For most audit purposes, a business should conduct a full scale DR test at least once a year. However, consider a different, rolling schedule if testing is becoming too disruptive, even though major changes are occurring in the environment of the IT department. After each environmental change, a business may be vulnerable if the plans and processes for disaster recovery do not match what has been recently changed for the business or updated at the primary or production site. Active maintenance and continuous testing are the safest ways to ensure that a DR plan is dependable.
Every time something as simple as an update to a security patch happens, the original DR plan becomes less reliable. For example, a security patch or upgrade could change drivers or software behaviour or formerly functioning services or protocols, preventing the ability to transmit or accept important data at the recovery site. Regular interval or change-triggered testing can help to catch these issues prior to a disaster by allowing for the opportunity to diagnose and remedy the incompatibility.
Common changes that may require DR testing:
- Swapping new applications in and old applications out
- Enhancing, re-developing applications
- Making major changes to computer room infrastructure
- Modifying recovery technology and replacing hardware
- Upgrading network services and appliances
- Patching and updating server software
- Changing employee & service provider roles
Significant DR failures are often a result of weaknesses within the “smaller” parts of the system. Testing these smaller parts on a frequent basis means that the failures to entire recovery processes are less likely to happen. It is also important that employees know how to respond in a time of crisis and have practice exercising their roles and responsibilities. Testing elements or the entire DR plan on a regular basis ensures that employees will react instinctively to a disaster situation.

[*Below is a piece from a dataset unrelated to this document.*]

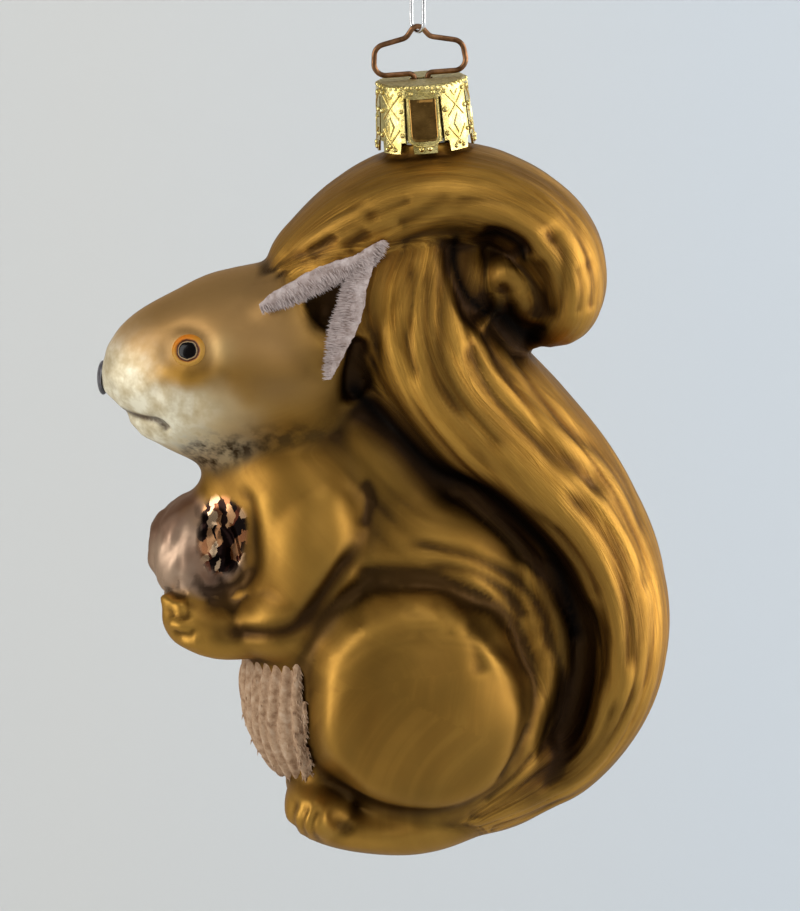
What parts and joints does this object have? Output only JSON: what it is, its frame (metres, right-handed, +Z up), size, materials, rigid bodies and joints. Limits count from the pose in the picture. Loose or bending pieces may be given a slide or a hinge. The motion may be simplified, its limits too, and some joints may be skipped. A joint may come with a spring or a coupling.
{
  "type": "hanging glass squirrel ornament",
  "caption": "Hollow blown-glass squirrel holding a nut, with a crimped crown cap, a spring-wire loop on the cap and a wire hook to hang it from.",
  "frame": {"origin": "inside of the hook's upper bend, where the ornament hangs from a branch or a rod", "axes": "+Z up, X in the plane of the figure with the head at -X and the tail at +X, +Y away from the viewer"},
  "size_m": [0.0694, 0.042, 0.1315],
  "materials": {
    "hook_wire": "bright drawn wire",
    "loop_wire": "copper-brown spring wire",
    "cap_metal": "polished gold",
    "neck_glass": "silvered inside",
    "lacquered_glass": "silvered inside, satin gold-brown lacquer outside",
    "frosting": "rough frosting paste",
    "eye_enamel": "glossy enamel",
    "nose_enamel": "glossy enamel"
  },
  "bodies": {
    "hook": {"hanging_hook": "hook_wire"},
    "loop": {"hanger_wire": "loop_wire"},
    "cap": {"crown_cap": "cap_metal"},
    "glass": {"glass_neck": "neck_glass", "glass_body": "lacquered_glass", "ear_frosting_left": "frosting", "ear_frosting_right": "frosting", "belly_frosting": "frosting", "eye_enamel_left": "eye_enamel", "eye_enamel_right": "eye_enamel", "nose_enamel": "nose_enamel"}
  },
  "joints": [
    {"name": "hanger_swing", "type": "hinge", "parent": "hook", "child": "loop", "pos_m": [0, 0, -0.03022], "axis": [0, 1, 0], "range_deg": [-40, 40]},
    {"name": "hanger_rock", "type": "hinge", "parent": "loop", "child": "cap", "pos_m": [0.00042, 0, -0.03588], "axis": [0.9972, 0, 0.075], "range_deg": [-5, 5]},
    {"name": "cap_pull", "type": "slide", "parent": "cap", "child": "glass", "axis": [0.075, 0, -0.9972], "range_m": [0, 0.014]}
  ]
}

Failure to conduct DR testing runs the risk of the organization not being able to function during a disaster. The consequences of which could result in major losses in data, revenue, profit or reputation. Regular testing identifies “soft spots” in the plan that can be remedied prior to a disaster situation. DR testing can be as simple as verifying that a user can access a secondary webmail application or it can be as complex as a complete re-routing of all users, on all applications to a recovery site. The bottom line is that a disaster cannot be the first time that a DR plan is “tested for leaks”.